PROBLEM TO WORK ON: Reproduce all of the material word for word.

## START SOURCE MATERIAL

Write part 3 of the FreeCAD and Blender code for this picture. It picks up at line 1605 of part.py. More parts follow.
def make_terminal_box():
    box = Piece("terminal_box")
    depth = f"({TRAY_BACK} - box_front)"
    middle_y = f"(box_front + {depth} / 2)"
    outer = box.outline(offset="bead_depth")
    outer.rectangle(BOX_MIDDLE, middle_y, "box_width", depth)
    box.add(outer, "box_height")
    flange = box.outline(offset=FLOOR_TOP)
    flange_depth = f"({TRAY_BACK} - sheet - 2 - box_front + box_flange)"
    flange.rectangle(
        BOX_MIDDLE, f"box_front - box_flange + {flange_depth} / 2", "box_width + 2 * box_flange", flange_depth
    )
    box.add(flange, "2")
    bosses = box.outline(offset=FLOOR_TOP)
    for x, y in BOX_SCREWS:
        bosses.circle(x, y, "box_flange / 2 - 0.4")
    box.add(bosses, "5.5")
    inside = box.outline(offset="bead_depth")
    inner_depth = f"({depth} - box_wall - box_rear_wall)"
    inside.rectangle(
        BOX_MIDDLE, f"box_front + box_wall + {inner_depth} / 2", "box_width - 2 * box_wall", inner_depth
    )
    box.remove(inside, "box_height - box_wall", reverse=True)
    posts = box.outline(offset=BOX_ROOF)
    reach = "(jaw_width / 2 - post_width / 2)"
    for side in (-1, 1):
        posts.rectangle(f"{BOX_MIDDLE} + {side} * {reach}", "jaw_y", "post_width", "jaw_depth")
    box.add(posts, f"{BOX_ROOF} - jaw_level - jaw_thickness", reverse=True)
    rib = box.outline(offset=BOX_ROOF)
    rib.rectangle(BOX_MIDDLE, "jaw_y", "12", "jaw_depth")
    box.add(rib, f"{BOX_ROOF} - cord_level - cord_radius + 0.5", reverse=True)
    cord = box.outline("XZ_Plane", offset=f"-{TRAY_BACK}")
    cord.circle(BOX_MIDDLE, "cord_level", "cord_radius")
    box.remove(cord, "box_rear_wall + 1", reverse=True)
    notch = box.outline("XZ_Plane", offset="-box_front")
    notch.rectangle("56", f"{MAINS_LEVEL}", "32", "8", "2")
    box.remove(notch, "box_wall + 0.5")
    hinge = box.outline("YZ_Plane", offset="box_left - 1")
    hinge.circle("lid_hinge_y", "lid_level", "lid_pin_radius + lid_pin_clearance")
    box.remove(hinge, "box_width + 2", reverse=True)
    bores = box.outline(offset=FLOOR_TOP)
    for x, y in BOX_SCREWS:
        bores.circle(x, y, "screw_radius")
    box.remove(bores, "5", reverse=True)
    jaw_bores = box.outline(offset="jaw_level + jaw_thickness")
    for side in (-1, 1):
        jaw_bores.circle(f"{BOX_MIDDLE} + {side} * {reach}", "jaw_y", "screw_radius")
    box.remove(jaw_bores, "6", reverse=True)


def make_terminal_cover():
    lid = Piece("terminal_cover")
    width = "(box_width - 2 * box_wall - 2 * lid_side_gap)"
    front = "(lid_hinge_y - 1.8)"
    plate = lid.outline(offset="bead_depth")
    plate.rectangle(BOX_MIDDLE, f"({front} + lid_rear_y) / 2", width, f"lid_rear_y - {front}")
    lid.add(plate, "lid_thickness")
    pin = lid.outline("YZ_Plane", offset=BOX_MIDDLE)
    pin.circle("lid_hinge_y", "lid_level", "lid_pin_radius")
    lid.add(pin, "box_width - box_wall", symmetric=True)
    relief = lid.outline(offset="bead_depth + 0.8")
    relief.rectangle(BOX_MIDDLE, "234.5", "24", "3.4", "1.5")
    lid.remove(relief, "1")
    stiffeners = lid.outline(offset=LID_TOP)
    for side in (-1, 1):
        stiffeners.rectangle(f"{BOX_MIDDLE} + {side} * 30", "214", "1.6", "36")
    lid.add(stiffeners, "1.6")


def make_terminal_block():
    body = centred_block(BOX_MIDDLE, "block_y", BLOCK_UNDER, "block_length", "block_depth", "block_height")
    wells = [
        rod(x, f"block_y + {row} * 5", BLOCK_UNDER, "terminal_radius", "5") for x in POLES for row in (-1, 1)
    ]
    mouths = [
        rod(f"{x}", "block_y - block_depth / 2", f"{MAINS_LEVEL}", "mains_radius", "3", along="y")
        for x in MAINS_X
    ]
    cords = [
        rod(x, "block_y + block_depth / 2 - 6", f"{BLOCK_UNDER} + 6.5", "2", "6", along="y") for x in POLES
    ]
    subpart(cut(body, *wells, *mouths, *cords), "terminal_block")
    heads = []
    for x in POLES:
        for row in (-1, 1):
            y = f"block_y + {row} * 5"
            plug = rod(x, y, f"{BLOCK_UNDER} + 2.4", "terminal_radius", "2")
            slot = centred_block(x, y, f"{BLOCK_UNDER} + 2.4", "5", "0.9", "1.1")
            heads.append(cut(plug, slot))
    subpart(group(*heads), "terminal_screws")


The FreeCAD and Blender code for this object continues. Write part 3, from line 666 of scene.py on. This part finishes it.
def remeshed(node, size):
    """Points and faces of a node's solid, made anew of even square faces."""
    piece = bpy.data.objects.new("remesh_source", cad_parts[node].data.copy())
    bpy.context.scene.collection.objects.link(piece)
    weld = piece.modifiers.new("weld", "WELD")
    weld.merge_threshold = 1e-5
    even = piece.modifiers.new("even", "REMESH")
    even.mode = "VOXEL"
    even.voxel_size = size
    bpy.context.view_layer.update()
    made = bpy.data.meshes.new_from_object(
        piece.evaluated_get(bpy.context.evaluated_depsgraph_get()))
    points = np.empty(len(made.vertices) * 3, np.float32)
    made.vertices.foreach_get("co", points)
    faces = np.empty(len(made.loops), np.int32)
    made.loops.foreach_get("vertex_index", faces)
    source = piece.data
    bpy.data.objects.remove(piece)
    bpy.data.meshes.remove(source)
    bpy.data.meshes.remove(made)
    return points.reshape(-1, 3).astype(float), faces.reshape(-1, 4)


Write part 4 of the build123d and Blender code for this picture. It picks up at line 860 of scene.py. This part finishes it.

## END SOURCE MATERIAL

RESULT OF THE EXERCISE:
Write part 3 of the FreeCAD and Blender code for this picture. It picks up at line 1605 of part.py. More parts follow.
def make_terminal_box():
    box = Piece("terminal_box")
    depth = f"({TRAY_BACK} - box_front)"
    middle_y = f"(box_front + {depth} / 2)"
    outer = box.outline(offset="bead_depth")
    outer.rectangle(BOX_MIDDLE, middle_y, "box_width", depth)
    box.add(outer, "box_height")
    flange = box.outline(offset=FLOOR_TOP)
    flange_depth = f"({TRAY_BACK} - sheet - 2 - box_front + box_flange)"
    flange.rectangle(
        BOX_MIDDLE, f"box_front - box_flange + {flange_depth} / 2", "box_width + 2 * box_flange", flange_depth
    )
    box.add(flange, "2")
    bosses = box.outline(offset=FLOOR_TOP)
    for x, y in BOX_SCREWS:
        bosses.circle(x, y, "box_flange / 2 - 0.4")
    box.add(bosses, "5.5")
    inside = box.outline(offset="bead_depth")
    inner_depth = f"({depth} - box_wall - box_rear_wall)"
    inside.rectangle(
        BOX_MIDDLE, f"box_front + box_wall + {inner_depth} / 2", "box_width - 2 * box_wall", inner_depth
    )
    box.remove(inside, "box_height - box_wall", reverse=True)
    posts = box.outline(offset=BOX_ROOF)
    reach = "(jaw_width / 2 - post_width / 2)"
    for side in (-1, 1):
        posts.rectangle(f"{BOX_MIDDLE} + {side} * {reach}", "jaw_y", "post_width", "jaw_depth")
    box.add(posts, f"{BOX_ROOF} - jaw_level - jaw_thickness", reverse=True)
    rib = box.outline(offset=BOX_ROOF)
    rib.rectangle(BOX_MIDDLE, "jaw_y", "12", "jaw_depth")
    box.add(rib, f"{BOX_ROOF} - cord_level - cord_radius + 0.5", reverse=True)
    cord = box.outline("XZ_Plane", offset=f"-{TRAY_BACK}")
    cord.circle(BOX_MIDDLE, "cord_level", "cord_radius")
    box.remove(cord, "box_rear_wall + 1", reverse=True)
    notch = box.outline("XZ_Plane", offset="-box_front")
    notch.rectangle("56", f"{MAINS_LEVEL}", "32", "8", "2")
    box.remove(notch, "box_wall + 0.5")
    hinge = box.outline("YZ_Plane", offset="box_left - 1")
    hinge.circle("lid_hinge_y", "lid_level", "lid_pin_radius + lid_pin_clearance")
    box.remove(hinge, "box_width + 2", reverse=True)
    bores = box.outline(offset=FLOOR_TOP)
    for x, y in BOX_SCREWS:
        bores.circle(x, y, "screw_radius")
    box.remove(bores, "5", reverse=True)
    jaw_bores = box.outline(offset="jaw_level + jaw_thickness")
    for side in (-1, 1):
        jaw_bores.circle(f"{BOX_MIDDLE} + {side} * {reach}", "jaw_y", "screw_radius")
    box.remove(jaw_bores, "6", reverse=True)


def make_terminal_cover():
    lid = Piece("terminal_cover")
    width = "(box_width - 2 * box_wall - 2 * lid_side_gap)"
    front = "(lid_hinge_y - 1.8)"
    plate = lid.outline(offset="bead_depth")
    plate.rectangle(BOX_MIDDLE, f"({front} + lid_rear_y) / 2", width, f"lid_rear_y - {front}")
    lid.add(plate, "lid_thickness")
    pin = lid.outline("YZ_Plane", offset=BOX_MIDDLE)
    pin.circle("lid_hinge_y", "lid_level", "lid_pin_radius")
    lid.add(pin, "box_width - box_wall", symmetric=True)
    relief = lid.outline(offset="bead_depth + 0.8")
    relief.rectangle(BOX_MIDDLE, "234.5", "24", "3.4", "1.5")
    lid.remove(relief, "1")
    stiffeners = lid.outline(offset=LID_TOP)
    for side in (-1, 1):
        stiffeners.rectangle(f"{BOX_MIDDLE} + {side} * 30", "214", "1.6", "36")
    lid.add(stiffeners, "1.6")


def make_terminal_block():
    body = centred_block(BOX_MIDDLE, "block_y", BLOCK_UNDER, "block_length", "block_depth", "block_height")
    wells = [
        rod(x, f"block_y + {row} * 5", BLOCK_UNDER, "terminal_radius", "5") for x in POLES for row in (-1, 1)
    ]
    mouths = [
        rod(f"{x}", "block_y - block_depth / 2", f"{MAINS_LEVEL}", "mains_radius", "3", along="y")
        for x in MAINS_X
    ]
    cords = [
        rod(x, "block_y + block_depth / 2 - 6", f"{BLOCK_UNDER} + 6.5", "2", "6", along="y") for x in POLES
    ]
    subpart(cut(body, *wells, *mouths, *cords), "terminal_block")
    heads = []
    for x in POLES:
        for row in (-1, 1):
            y = f"block_y + {row} * 5"
            plug = rod(x, y, f"{BLOCK_UNDER} + 2.4", "terminal_radius", "2")
            slot = centred_block(x, y, f"{BLOCK_UNDER} + 2.4", "5", "0.9", "1.1")
            heads.append(cut(plug, slot))
    subpart(group(*heads), "terminal_screws")


The FreeCAD and Blender code for this object continues. Write part 3, from line 666 of scene.py on. This part finishes it.
def remeshed(node, size):
    """Points and faces of a node's solid, made anew of even square faces."""
    piece = bpy.data.objects.new("remesh_source", cad_parts[node].data.copy())
    bpy.context.scene.collection.objects.link(piece)
    weld = piece.modifiers.new("weld", "WELD")
    weld.merge_threshold = 1e-5
    even = piece.modifiers.new("even", "REMESH")
    even.mode = "VOXEL"
    even.voxel_size = size
    bpy.context.view_layer.update()
    made = bpy.data.meshes.new_from_object(
        piece.evaluated_get(bpy.context.evaluated_depsgraph_get()))
    points = np.empty(len(made.vertices) * 3, np.float32)
    made.vertices.foreach_get("co", points)
    faces = np.empty(len(made.loops), np.int32)
    made.loops.foreach_get("vertex_index", faces)
    source = piece.data
    bpy.data.objects.remove(piece)
    bpy.data.meshes.remove(source)
    bpy.data.meshes.remove(made)
    return points.reshape(-1, 3).astype(float), faces.reshape(-1, 4)


Write part 4 of the build123d and Blender code for this picture. It picks up at line 860 of scene.py. This part finishes it.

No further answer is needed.